The teacher librarian juggles a number of different roles that are all interconnected. As an administrator, the running of an efficient library involves managing a budget, sourcing and ordering appropriate materials, running inventories, cataloging and processing books as well as managing staff and volunteers. The teacher librarian should have clearly developed policies and procedures which are communicated to staff and students to ensure the smooth running of the library.

As a teacher, the teacher librarian is responsible for promoting reading and literacy throughout the school and within the wider community including parents. This can involve the organization of book fairs, reading workshops, author visits, book weeks, competitions and making links to external literature events.

The teacher librarian must share the goal of the school as a whole.
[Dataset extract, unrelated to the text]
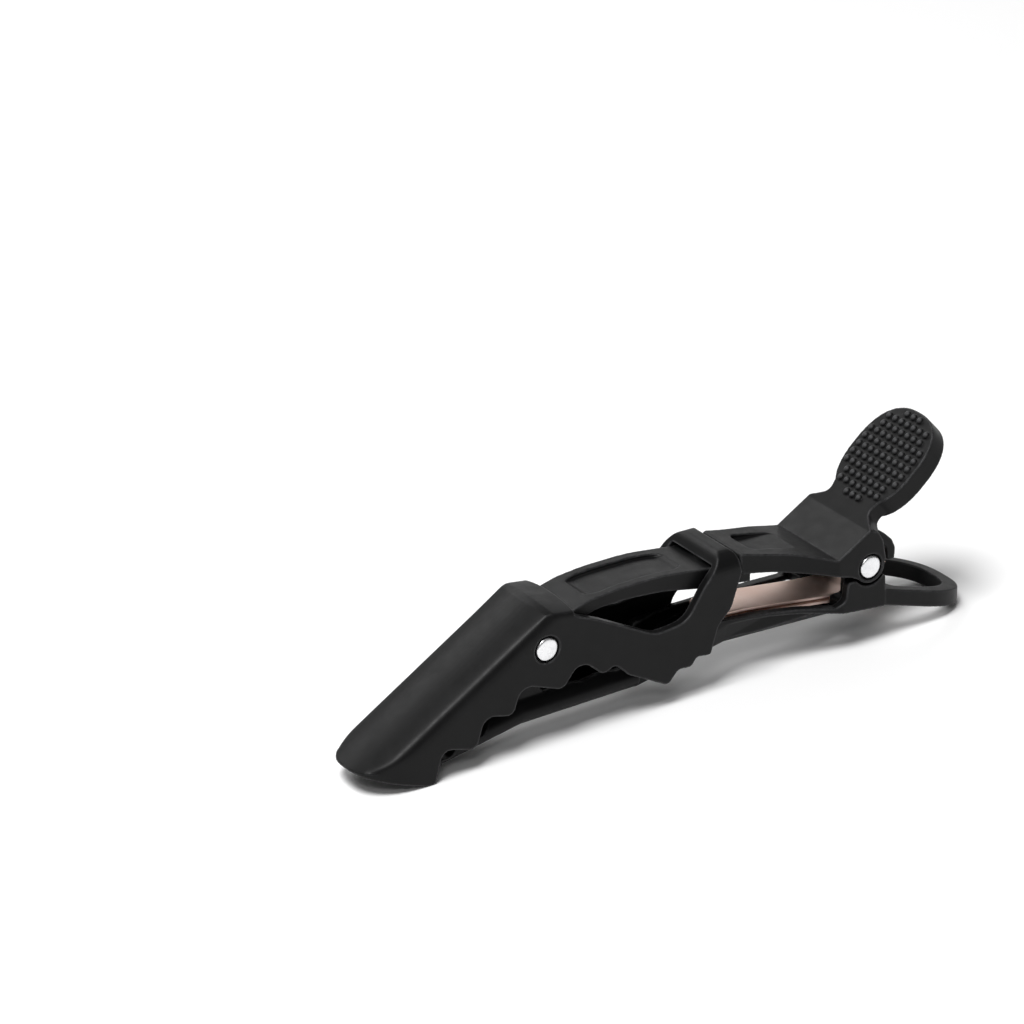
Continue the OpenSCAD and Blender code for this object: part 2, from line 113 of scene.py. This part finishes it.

Increasingly this centres on improving student learning outcomes (Girolami, 2008, p. 12) (Purcell, 2010, p. 30) (Herring, 2007, p. 31). The efficacy of this is supported by studies which demonstrate the significant impact teacher librarians can have on students learning (Herring, 2007, p. 32).   A well-developed curriculum showing clear progression is essential so that children and staff are clear on the knowledge skills and understanding that each year group are working towards and are expected to achieve. The teacher librarian will need to teach some ‘standalone’ library skills within the setting but in order to maximise the impact of learning in the library it is important for the teacher librarian to collaborate with staff to integrate instruction with the classroom curriculum.

While the role can vary in terms of role and responsibilities, what is clear is that the position is multi-faceted and is continuing to change. I feel it is the responsibility of the teacher librarian and the wider profession as a whole to be open to this change and to continually adjust goals and priorities in order to be an effective practitioner and manager.

 

References

Girolami, A. (2008). The role of the teacher librarian in learning and literacy. Incite, 29(5), 12.

Hamilton, B. J. (2011). The School Librarian as Teacher: What kind of teacher are you?. Knowledge Quest, 39(5), 34-40.

Herring, J. (2007). Teacher librarians and the school library. In S. Ferguson (Ed.) Libraries in the twenty-first century : charting new directions in information (pp. 27-42). Wagga Wagga, NSW : Centre for Information Studies, Charles Sturt University.

Lodge, D. & Pymm, B. (2007). Library managers today : the challenges. In S. Ferguson (Ed.), Libraries in the twenty-first century : charting new directions in information services (pp. 289-310). Wagga Wagga, NSW : Centre for Information Studies,Charles Sturt University.

 Purcell, M. (2010). All librarians do is check out books, right? A look at the roles of a school library media specialist. Library Media Connection, 29(3), 30-33.